Exercise description
Give back the line where "attach(piece, body)" appears and all the lines after it until the listing ends, unchanged and with nothing else.

Collected data

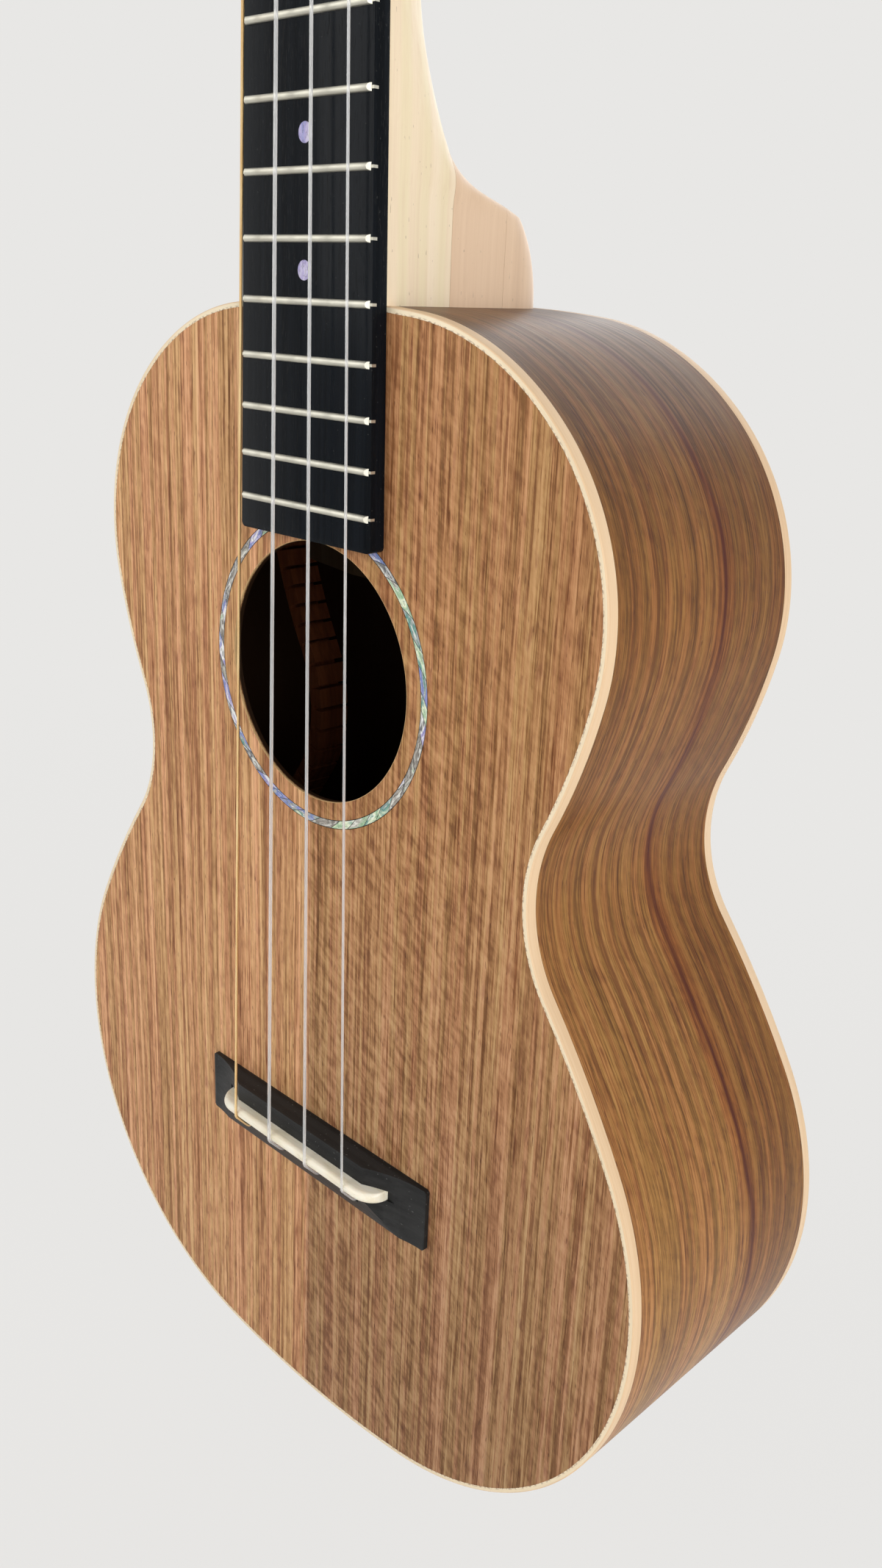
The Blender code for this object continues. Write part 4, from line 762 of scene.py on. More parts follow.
def make_materials():
    """All materials by short name. Woods take tones from dark to light."""
    top = ((0.262, 0.120, 0.053), (0.443, 0.230, 0.112), (0.547, 0.300, 0.154), (0.678, 0.410, 0.230))
    side = ((0.150, 0.057, 0.014), (0.230, 0.093, 0.023), (0.278, 0.117, 0.030), (0.350, 0.157, 0.046))
    back = ((0.150, 0.066, 0.029), (0.245, 0.115, 0.052), (0.340, 0.170, 0.080), (0.450, 0.245, 0.125))
    maple = ((0.78, 0.62, 0.41), (0.91, 0.77, 0.55), (0.95, 0.85, 0.66))
    neck = ((0.84, 0.66, 0.47), (0.91, 0.75, 0.54), (0.95, 0.80, 0.60))
    heel = ((0.72, 0.51, 0.345), (0.785, 0.565, 0.385), (0.83, 0.61, 0.425))
    # spruce tones darkened far below the wood's own colour: painted shade inside the body
    spruce = ((0.090, 0.052, 0.026), (0.120, 0.075, 0.040), (0.150, 0.100, 0.058))
    kerf = ((0.14, 0.036, 0.012), (0.22, 0.062, 0.020), (0.29, 0.090, 0.032))
    paint = {
        "top": tonewood("tonewood_top", top, halves=True, inside="top", mottle=0.55),
        "back": tonewood("tonewood_back", back, figure=0.4, gloss=0.38, shine=0.22, shift=1.3,
                         inside="back"),
        "maple": paleswood("maple_binding", maple, "grain", speck=0.75),
        "neck": paleswood("neckwood", neck, scale=1.7, lamination=0.6),
        "heel": paleswood("heelwood", heel, scale=1.7),
        "spruce": paleswood("spruce_in_painted_shade", spruce, gloss=0.6),
        "kerf": paleswood("kerfed_lining", kerf, "grain", gloss=0.6),
        "plate": paleswood("maple_plate", maple, gloss=0.55),
        "board": ebony("ebony_board", (0.0060, 0.0080, 0.0110), 0.16, 0.060, 0.1),
        "bridge": ebony("ebony_bridge", (0.024, 0.024, 0.024), 0.42, 0.14, across=True),
        "shell": shell("shell_ring", "grain"),
        "bone": bone("bone"),
        "nickel": metal("nickel", (0.78, 0.76, 0.70), 0.24),
        "fret": metal("fret_nickel", (0.68, 0.66, 0.57), 0.50, (200, 2200, 2200)),
        "screw": metal("screw_steel", (0.70, 0.69, 0.66), 0.30),
        "clear": clear_string("clear_line"),
        "gold": wound_string("wound_wire"),
        "pearl": pearl("pearl_button"),
    }
    for label, shift in (("bass", 0.7), ("treble", 0.0)):
        paint[label] = tonewood("sidewood_" + label, side, "grain", 0.25, streak=0.041, gloss=0.38,
                                shine=0.22, shift=shift, inside="side", calm=0.85, mottle=0.2)
    return paint


# Mesh helpers
def arc(wide, tall, start, end, steps, centre=(0.0, 0.0)):
    """Points of a circle or ellipse from one angle to another, in degrees."""
    angles = [math.radians(start + (end - start) * i / steps) for i in range(steps + 1)]
    return [(centre[0] + wide * math.cos(a), centre[1] + tall * math.sin(a)) for a in angles]


def circle(radius, sides, centre_z=0.0, centre_x=0.0):
    return arc(radius, radius, 0, 360, sides, (centre_x, centre_z))[:-1]


def tidy(shape, name):
    bmesh.ops.remove_doubles(shape, verts=shape.verts, dist=1e-6)
    bmesh.ops.recalc_face_normals(shape, faces=shape.faces)
    mesh = bpy.data.meshes.new(name)
    shape.to_mesh(mesh)
    shape.free()
    return mesh


def evaluated(holder):
    """The mesh of an object as its modifiers leave it. The object is removed."""
    bpy.context.view_layer.update()
    graph = bpy.context.evaluated_depsgraph_get()
    mesh = bpy.data.meshes.new_from_object(holder.evaluated_get(graph))
    bpy.data.objects.remove(holder, do_unlink=True)
    return mesh


def carved(mesh, *cutters, join=()):
    """A mesh after others are joined to it and then cutters taken from it."""
    holder = in_scene("holder", mesh)
    tools = []
    for operation, meshes in (("UNION", join), ("DIFFERENCE", cutters)):
        for cutter_mesh in meshes:
            tool = in_scene("cutter", cutter_mesh)
            step = holder.modifiers.new(operation, "BOOLEAN")
            step.operation = operation
            step.object = tool
            tools.append(tool)
    result = evaluated(holder)
    for tool in tools:
        bpy.data.objects.remove(tool, do_unlink=True)
    return result


def bevelled(mesh, width, segments, angle):
    holder = in_scene("holder", mesh)
    step = holder.modifiers.new("edge", "BEVEL")
    step.width = width
    step.segments = segments
    step.limit_method = "ANGLE"
    step.angle_limit = math.radians(angle)
    return evaluated(holder)


def add_piece(name, mesh, material, replaces=(), body=ROOT, sharp=35):
    mesh.name = name
    mesh.materials.clear()
    mesh.materials.append(material)
    mesh.shade_smooth()
    mesh.set_sharp_from_angle(angle=math.radians(sharp))
    piece = in_scene(name, mesh)
    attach(piece, body)
    if replaces:
        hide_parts(*replaces)


def box_mesh(low, high):
    shape = bmesh.new()
    bmesh.ops.create_cube(shape, size=1)
    size = [b - a for a, b in zip(low, high)]
    centre = [(a + b) / 2 for a, b in zip(low, high)]
    shape.transform(Matrix.Translation(centre) @ Matrix.Diagonal((*size, 1)))
    return tidy(shape, "box")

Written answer
    attach(piece, body)
    if replaces:
        hide_parts(*replaces)


def box_mesh(low, high):
    shape = bmesh.new()
    bmesh.ops.create_cube(shape, size=1)
    size = [b - a for a, b in zip(low, high)]
    centre = [(a + b) / 2 for a, b in zip(low, high)]
    shape.transform(Matrix.Translation(centre) @ Matrix.Diagonal((*size, 1)))
    return tidy(shape, "box")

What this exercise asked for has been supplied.